1,770 more trailers during the quarter versus a year ago. The trailer fleet was
temporarily inflated at year end due to the timing of new and trade deliveries
related to our TIP transaction.

Several factors regarding our fuel program negatively impacted our results by
about $860 thousand or $.04 per share. Diesel prices averaged $.05 per gallon
higher than the fourth quarter a year ago resulting in fuel expense increasing
$1.5 million versus a year ago. This includes an unfavorable swing of
approximately $335 thousand in our purchase commitment and hedge program, as
well as due to the growth of the 2002 engines as a percentage of the total
fleet, our fuel economy was negatively impacted on average by one tenth of a
mile per gallon. We were able to offset a portion of the $1.5 million increase
with $.8 million more in fuel surcharge. This produced a net cost of fuel per
company mile of $.195 versus $.187 last year, which continues to be within our
program design band of $.18 to $.20 per company mile.

Other areas, mainly salaries and wages and maintenance expense, were lower than
year ago. Although our operating margin increased 50 basis points, our pretax
margin increased 75 basis points compared to the fourth quarter of last year.
The increase in the pretax margin reflects a movement to above the line lease
expense from below the line interest expense as we leased more of our equipment.

From a balance sheet perspective, our aggressive 2003 equipment plan discussed
in the release continues to unfold with us financing a good portion under
operating leases. For the quarter, we added $17 million in on balance sheet
financing and $29 million in present value of off balance sheet financing. For
the year, we reduced our balance sheet debt by $22 million to $62 million but
increased the present value of operating leases by approximately $47 million to
$139 million. Our balance sheet debt to capitalization ratio ended the year at
24%, while our book value per share ended the year at slightly less than $13 per
share. Also our cash flow was


helped for 2003 by reducing our days of sales outstanding in receivables from
42 days to a little over 39 days by yearend.

Regarding our expectations for the year, we expect the following: 1) A
continuing strong economic environment at least as strong as the second half of
2003 is expected to provide at minimum a stable freight market; 2) A negative of
an improving economy is a difficult and tough driver market; 3) We do not plan
to grow the fleet in 2004 because we have yet to reach our profitability goals;
4) Although early, we believe that in the long term HOS will be a net "neutral"
to earnings due primarily to increased accessorials and decreased utilization,
but we continue to study the impact to us and the shipping community; 5) Mainly
due to the HOS impact, utilization is anticipated to be flat to down 5% each
quarter; 6) Accessorial revenue from HOS is expected to be up a couple of cents
per mile to offset utilization losses and accessorial pay for our drivers; 7) We
have announced a driver pay increase (including owner operators) effective March
15 that we expect to net out to 3 cents per mile, in addition to the accessorial
pay mentioned above, which we believe will greatly aid in filling any unmanned
trucks; 8) In addition to accessorial charges, rates are expected to be up $.03
to $.04 per mile in the first quarter versus year ago and accelerating to $.05
to $.06 per mile over year for the remaining quarters to help pay for the March
15 driver pay increase; 9) Our after tax cost per mile for each quarter is
expected to be in the $1.16 to $1.17 per mile range mainly being driven by the
March 15 driver pay increase, higher ownership/lease costs, and lower
maintenance expense; 10) Capital expenditures, including those purchased and
those financed with leases, are expected to be around $35 million for the year.

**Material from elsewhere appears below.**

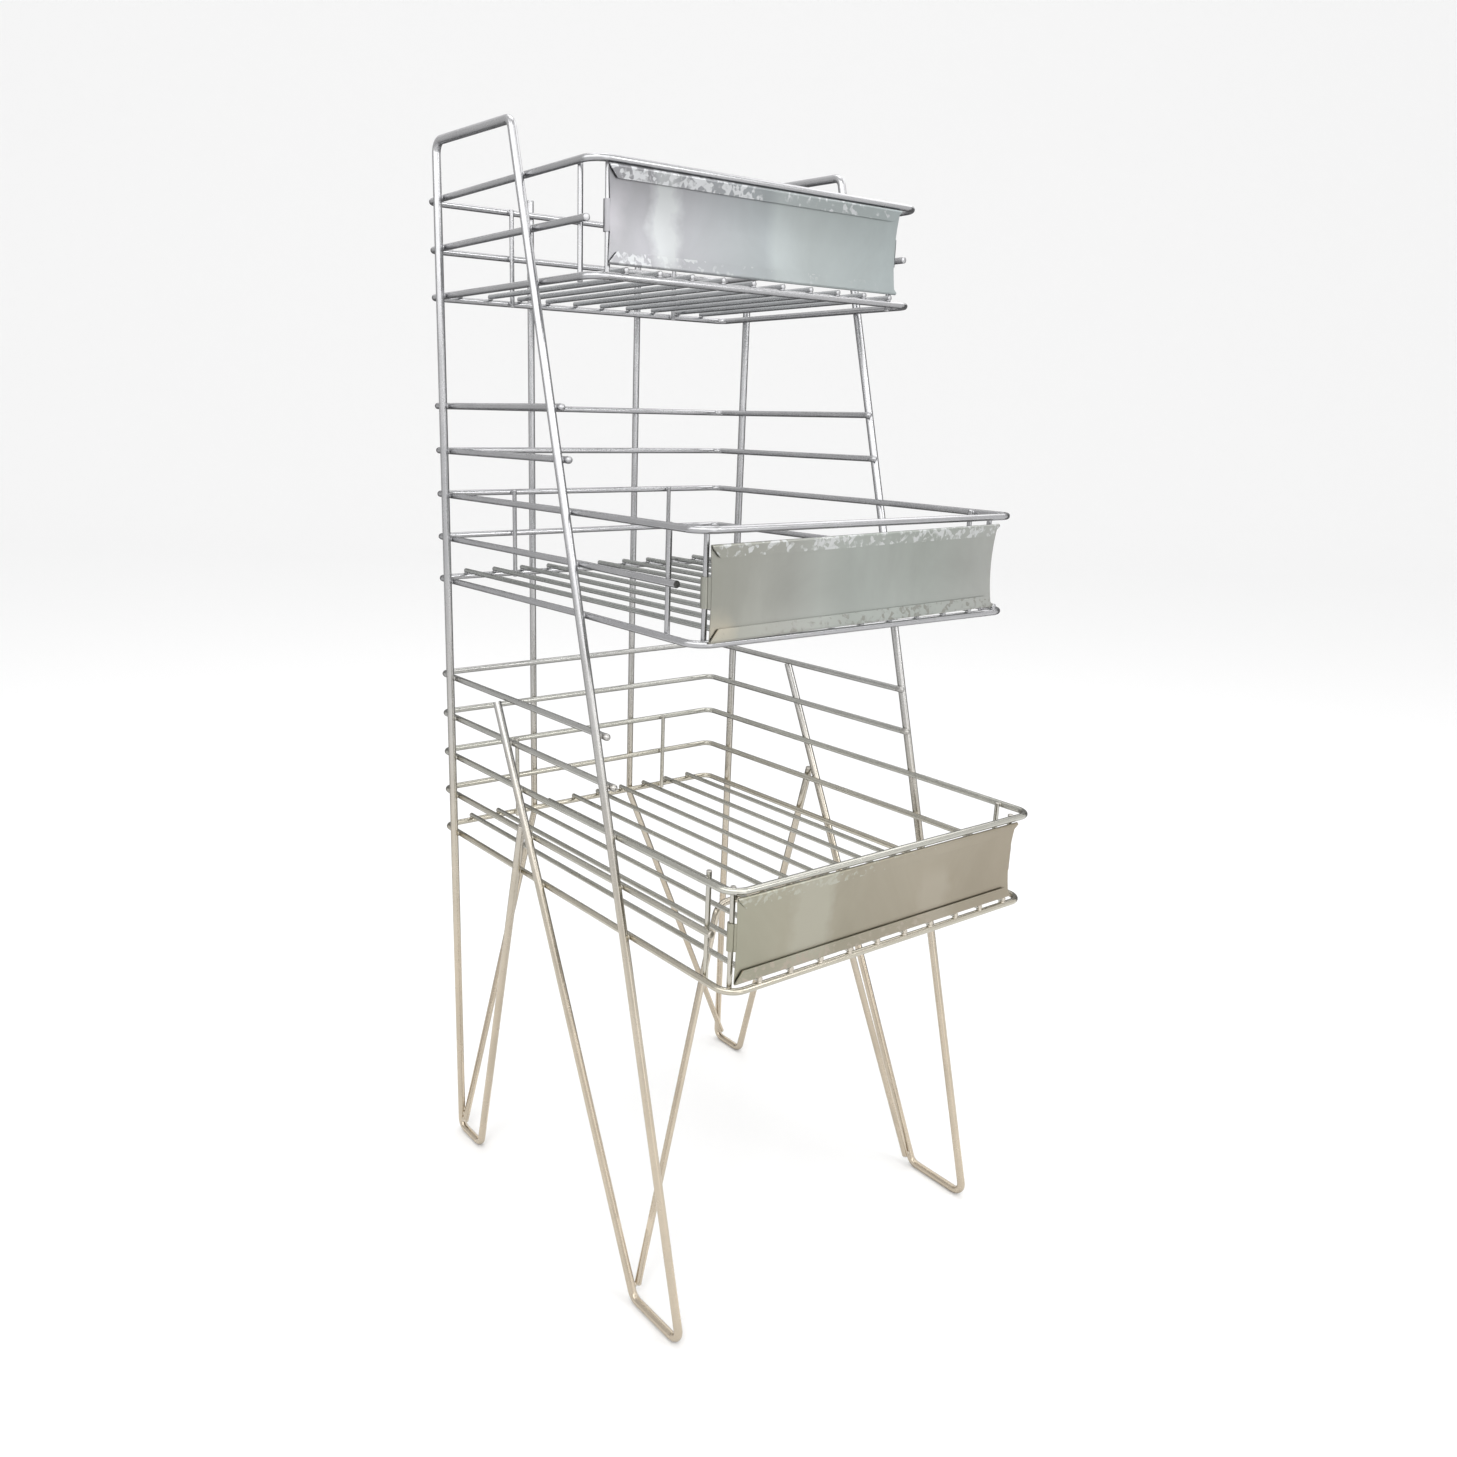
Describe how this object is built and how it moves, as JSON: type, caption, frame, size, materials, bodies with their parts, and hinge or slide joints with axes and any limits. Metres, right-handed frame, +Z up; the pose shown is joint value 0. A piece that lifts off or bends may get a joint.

Based on the expectations outlined above, we believe revenue will increase
around 5% each quarter compared with the same quarter in 2003 and earnings will
be in the $1.05 to $1.10 per share range for the year. Due to the effect of the
higher ownership costs, the uncertain impact of HOS, and the March 15 driver pay
increase, we


expect earnings for the first quarter will be essentially flat with year ago.
Beyond the first quarter, we anticipate second quarter earnings will be $.25 to
$.28 per share, third quarter will be $.36 to $.39 per share and fourth quarter
will be $.33 to $.37 per share.


David - Overview of the Quarter

     Freight during the fourth quarter was generally strong with utilization up
     over year ago very nicely in October and pretty much flat in November and
     December. The main issue that affected our utilization during the quarter
     was the impact of unmanned trucks. As we all know, the "driver issue" is
     back and alive and well for carriers. Today we have about 5% of our fleet
     unmanned and this is impacting our utilization pretty significantly. With
     the first quarter being typically our best quarter for filling trucks
     combined with the driver pay increase that we announced last week, we
     expect to reduce our open trucks over the next 90 days. I'm also very
     excited about the movement in our rates. Through the first 9 months of
     2003, we were $.02 to $.03 over the previous year's period, with the fourth
     quarter moving to $.04 over the fourth quarter of 2002. The combination of
     the good freight market and what we perceive to be a general lack of new
     capacity coming into the market (despite what some analysts are saying), we
     expect to continue pressing the envelope on the rate side as we strive to
     cover additional "ownership/lease" and driver pay costs and ultimately to
     achieve higher profits. So far this quarter, we are experiencing what I
     would call a "typical" January. Freight has been stronger in all areas of
     the country versus year ago, except the West Coast and North Texas.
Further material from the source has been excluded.